La figura di Glauco Bonardi va ricordata per ben altri meriti oltre quelli scientifici, dei quali non restano tracce evidenti, ma dei quali credo che fosse molto orgoglioso. Chi ha vissuto con lui l'esperienza dell'Istituto di Geologia, e successivamente del Dipartimento di Scienze della Terra dell'Università di Napoli, ricorderà il suo costante impegno, con una disponibilità che definirei assoluta, nelle attività di gestione della struttura e nell'attività didattica, che non ha mai permesso venissero messe in secondo piano rispetto all'impegno nella ricerca. Ogni sua attività era contraddistinta da un'ironia "appassionatamente disincantata", che tutti ricordiamo come espressione di una consapevolezza delle difficoltà esistenti sul piano pratico, che tuttavia non condizionavano la fiducia nel proprio lavoro e nei suoi risultati. Ricordo il lavoro di aggiornamento e riorganizzazione della biblioteca, in particolare dopo il disastro del terremoto del 1980, lavoro che lo ha impegnato per anni. Si deve a lui se si è salvata la sezione storica, un autentico patrimonio culturale dell'Università di Napoli, nella quale oltre a volumi rari e pregiati di argomento geologico, è presente quella che probabilmente è la più ampia raccolta in Italia di opere, edite nella prima metà del secolo scorso, sull'antropologia e l'esplorazione lato sensu dell'area tibetano-himalayana e sulle filosofie orientali. Quanto al suo impegno nella didattica, e alla qualità della sua didattica, possono esserne testimoni i molti di noi che hanno avuto modo di constatare la sua disponibilità, che definirei assoluta, come docente, i suoi colleghi e, soprattutto, centinaia di ex-studenti, che gli sono stati riconoscenti di quanto aveva loro insegnato, del rispetto nei loro riguardi che traspariva al di là del rigore, e dalla crescita di autostima che ne derivava. Ne sono una chiara dimostrazione i messaggi su facebook e sui vari blog alla notizia della sua scomparsa.
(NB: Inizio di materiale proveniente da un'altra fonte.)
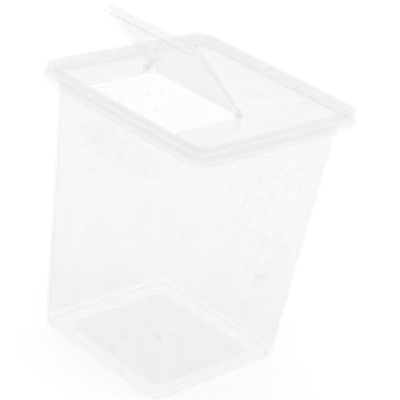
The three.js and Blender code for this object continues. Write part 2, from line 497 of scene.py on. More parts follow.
class Recipe:
    """A material that is put together node by node."""

    NOISE_ROUGHNESS = 0.55
    MIX_SHARE, MIX_FIRST, MIX_SECOND, MIX_RESULT = 0, 6, 7, 2  # a colour Mix node's sockets, by number

    def __init__(self, name: str) -> None:
        """Starts an empty material.

        Args:
            name: its name.
        """
        self.material = bpy.data.materials.new(name)
        self.material.use_nodes = True
        self.material.node_tree.nodes.clear()
        self._coordinates: bpy.types.NodeSocket | None = None
        self._axes: bpy.types.Node | None = None

    def node(self, kind: str, settings: dict[str, object], inputs: dict[str | int, object]) -> bpy.types.Node:
        """Adds a node.

        Args:
            kind: its type, as Blender names it.
            settings: its own properties, set before its sockets.
            inputs: a value, socket or Level for each input, by name or number.

        Returns:
            The node.
        """
        made = self.material.node_tree.nodes.new(kind)
        for key, value in settings.items():
            setattr(made, key, value)
        for key, value in inputs.items():
            source = value.socket if isinstance(value, Level) else value
            if isinstance(source, bpy.types.NodeSocket):
                self.material.node_tree.links.new(source, made.inputs[key])
            else:
                made.inputs[key].default_value = source
        return made

    @property
    def coordinates(self) -> bpy.types.NodeSocket:
        """Object coordinates, in metres."""
        if self._coordinates is None:
            self._coordinates = self.node("ShaderNodeTexCoord", {}, {}).outputs["Object"]
        return self._coordinates

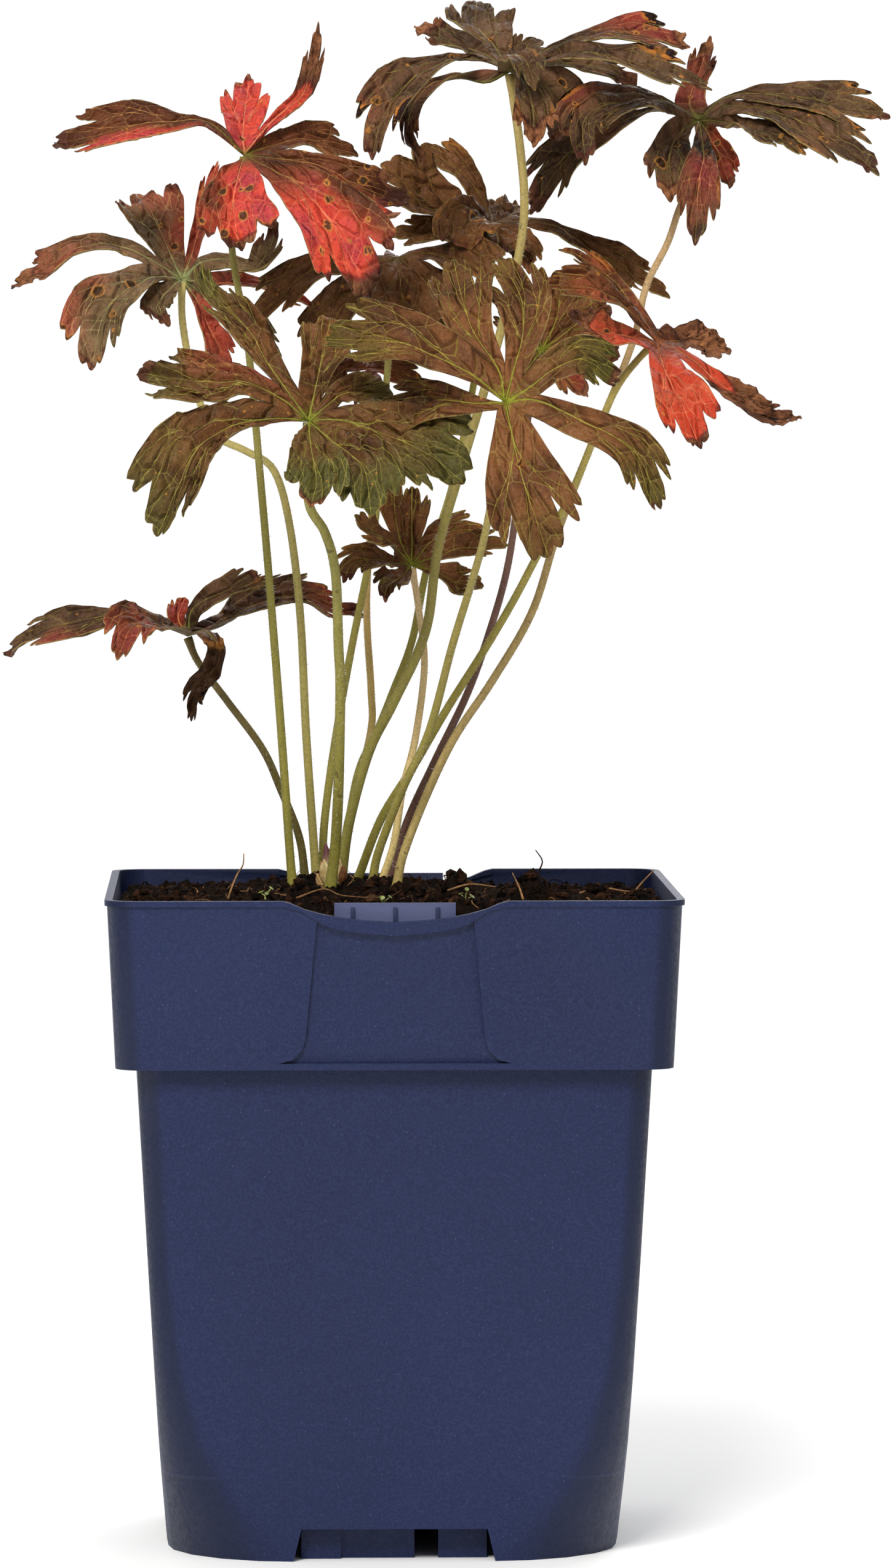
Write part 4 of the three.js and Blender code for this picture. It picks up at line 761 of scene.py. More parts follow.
LEAVES["e"] = leaf((26.5, 261.1, -45), (0, -0.97, 0.24), (0.8, 1), [
    (24.9, 249, -40), (22.1, 231.9, -34), (18.6, 219.1, -28), (14.3, 205, -22), (8.9, 185.1, -15),
    (2.7, 171.7, -12), (-2.7, 157.5, -9), (-4, 151, -8),
], [
    lobe((4.8, 7.6), [(19.3, 267.3, -46), (9.4, 272.3, -46), (0.9, 275.1, -44), (-15.4, 275.8, -38)],
         web=1.5, green=0.55),
    lobe((6, 6.2), [(24.9, 268.8, -44), (19.3, 277.3, -40), (16.4, 285.8, -34), (14.6, 294.3, -28)]),
    lobe(6, [(28.5, 268.8, -44), (30.6, 277.3, -38), (29.9, 285.8, -32), (24.9, 294.6, -28)]),
    lobe((5, 3.6), [(32, 264.5, -46), (37.7, 268.8, -46), (44.8, 270.9, -44), (52.3, 265.6, -40)], dry=0.93,
         green=0.8),
    lobe((4.6, 4.8), [(33.5, 261.7, -47), (43.4, 257.4, -49), (51.9, 253.2, -50), (57.5, 248.2, -49),
         (62.6, 236.4, -46)], dry=0.97, web=0.6, green=0.55),
    lobe((9.8, 10.2), [(28.5, 251.7, -48), (30.6, 243.2, -51), (33.5, 234.7, -52), (36.6, 225.4, -50)],
         blots=[(0.4, 0.05, 0.9)], web=0.4),
    lobe((6, 4.6), [(19.3, 261, -44), (9.4, 261.7, -39), (-2, 259.5, -33)]),
], green=0.4, spots=0, burn=0.3)
LEAVES["f"] = leaf((-18.8, 256.8, -35), (0, -0.85, 0.53), (1, 1.25), [
    (-19.1, 248.9, -34), (-18.6, 237.6, -32), (-15, 231.2, -31), (-12.6, 222, -29), (-11.9, 205, -25),
    (-11.5, 195.1, -22), (-11.9, 173.8, -17), (-12.6, 159.6, -13), (-13.7, 150, -12),
], [
    lobe((4.6, 9.2), [(-26.1, 257.4, -38), (-36, 256, -42), (-44.5, 250.3, -46), (-48.8, 241.8, -48),
         (-53.7, 230.2, -46)]),
    lobe((7, 5.6), [(-24.7, 261.7, -36), (-33.2, 265.9, -37), (-41.7, 265.9, -36), (-58.4, 268, -30)],
         red=(0.1, 0.45), dry=0.93),
    lobe((5.4, 4.4), [(-23.2, 263.1, -35), (-28.9, 271.6, -33), (-33.2, 278.7, -30), (-41.7, 287.2, -26),
         (-43.4, 293.3, -22)], cleft=1.6),
    slim((4.6, 5.2), [(-16.2, 268.8, -30), (-13.6, 280.7, -24)], green=0.1, cleft=0.6),
    slim(4, [(-10.5, 263.1, -32), (0.9, 263.1, -28)]),
    lobe((10.4, 8.4), [(-10.5, 257, -37), (0.9, 253.2, -39), (9.4, 248.9, -42), (17.2, 242.5, -42)],
         green=0.7, cleft=0.7),
    slim((6.6, 6.4), [(-12.6, 251.7, -40), (-6.2, 246.1, -46), (-4.3, 235, -48)], green=0.75, cleft=0.7),
    slim((6, 5.8), [(-18.3, 251.7, -42), (-17, 243.2, -48), (-18.4, 237, -50)], green=0.9, dry=0.97,
         cleft=0.7),
], green=0.55, spots=0, pucker=1.3, burn=0.2)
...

Non posso esimermi in questo ricordo dal far notare che con Glauco Bonardi Napoli ha perso uno dei sempre più rari rappresentanti di quell'intellighentia partenopea che ha dato tanto al nostro Paese. Era un profondo conoscitore della storia e della cultura della sua città, non solo per quanto riguarda il campo delle lettere, delle arti, e ovviamente della scienza, ma anche per quanto attiene alla raffinatezza di un vivere quotidiano che non si è mai arreso alle scorciatoie di una modernità sempre più vissuta all'insegna della fretta. Ostinato avversario della caffettiera Moka, a casa sua era possibile bere l'autentico caffè della "napoletana" e gustando un piatto del suo ragù mai un altro illustre figlio della sua città avrebbe potuto dire "Chist' nun è 'rraù! Chist' è carne 'ca pummarola!" Lascio a chi mi ascolta la trasposizione di questa famosa frase di Eduardo De Filippo sul piano del confronto fra i lavori scientifici di Glauco Bonardi e i tanti lavori che vengono oggi scritti e pubblicati sotto l'urgenza delle nuove regole per la carriera universitaria, così spesso solo apparentemente "meritocratiche".
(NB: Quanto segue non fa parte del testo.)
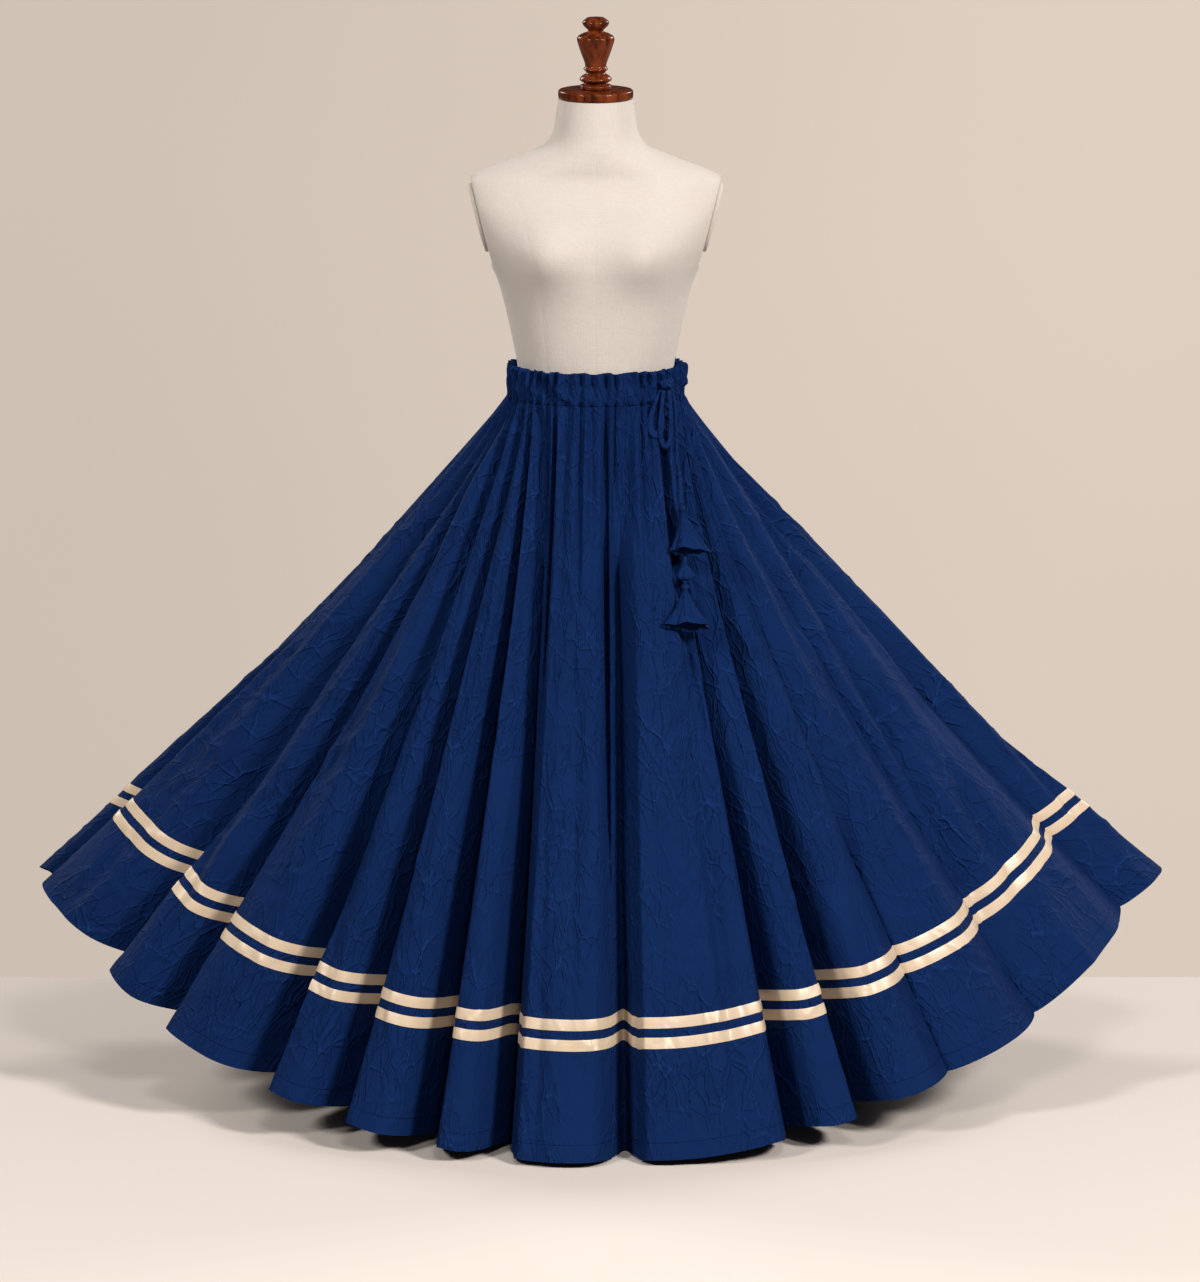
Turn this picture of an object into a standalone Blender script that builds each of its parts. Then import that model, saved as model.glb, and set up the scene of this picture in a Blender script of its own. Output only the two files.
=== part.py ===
"""Full maxi skirt of 23 gores with a gathered drawstring casing, two ribbon bands and a tasselled drawstring, worn on
a limbless dress form that stands on a pole and a round base. Metres, +Z up, the front faces -Y, and the origin is the
centre of the base's underside."""
import math

import bpy
from mathutils import Matrix, Vector

# Skirt: the waist seam is an ellipse, and the hem follows the stations below.
SEAM_Z = 1.0216
WAIST_HALF_WIDTH = 0.1245
WAIST_HALF_DEPTH = 0.0955
CLOTH = 0.0016
SEAM_GAP = 0.0003
SAG = 0.019
FOLD_GROWTH = 0.8
GATHER_HEIGHT = 0.0075
GATHER_RUN = 0.26

# Hem of the right half, seen from the front: angle round the skirt in degrees, then x, y and z of the fold crests.
HEM_STATIONS = (
    # angle, x, y, z
    (0, 0.000, -0.402, 0.008),
    (10, 0.143, -0.388, 0.012),
    (20, 0.282, -0.350, 0.030),
    (27, 0.374, -0.300, 0.047),
    (35, 0.472, -0.235, 0.074),
    (43, 0.562, -0.163, 0.106),
    (51, 0.640, -0.088, 0.142),
    (60, 0.710, 0.000, 0.196),
    (70, 0.771, 0.100, 0.246),
    (84, 0.822, 0.200, 0.287),
    (102, 0.795, 0.295, 0.262),
    (120, 0.700, 0.375, 0.200),
    (140, 0.530, 0.455, 0.130),
    (160, 0.285, 0.515, 0.075),
    (180, 0.000, 0.540, 0.050),
)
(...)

Mi piace chiudere riportando parte delle bellissime parole, che ho firmato ma non scritto, con le quali è stata annunciata la sua scomparsa sul bollettino della FIST, parole che veramente descrivono in toto il personaggio: Glauco ha fornito contributi fondamentali alla Geologia Regionale dell'Arco Calabro-Peloritano e delle Unità Interne dell'Appennino meridionale, ma soprattutto ha plasmato numerose generazioni di studenti che hanno costantemente riconosciuto di dovere al suo insegnamento la passione per una geologia fatta di osservazioni rigorose sul terreno e di una considerazione scrupolosa delle conoscenze precedenti, al di là di artificiose suddivisioni specialistiche. Di Glauco ci mancheranno soprattutto il rigore scientifico e morale, la ricchezza culturale che gli consentiva di conversare di geologia come di buona cucina, vino e musica, e l'ironia che non lo ha abbandonato nemmeno negli ultimi difficili momenti della sua vita.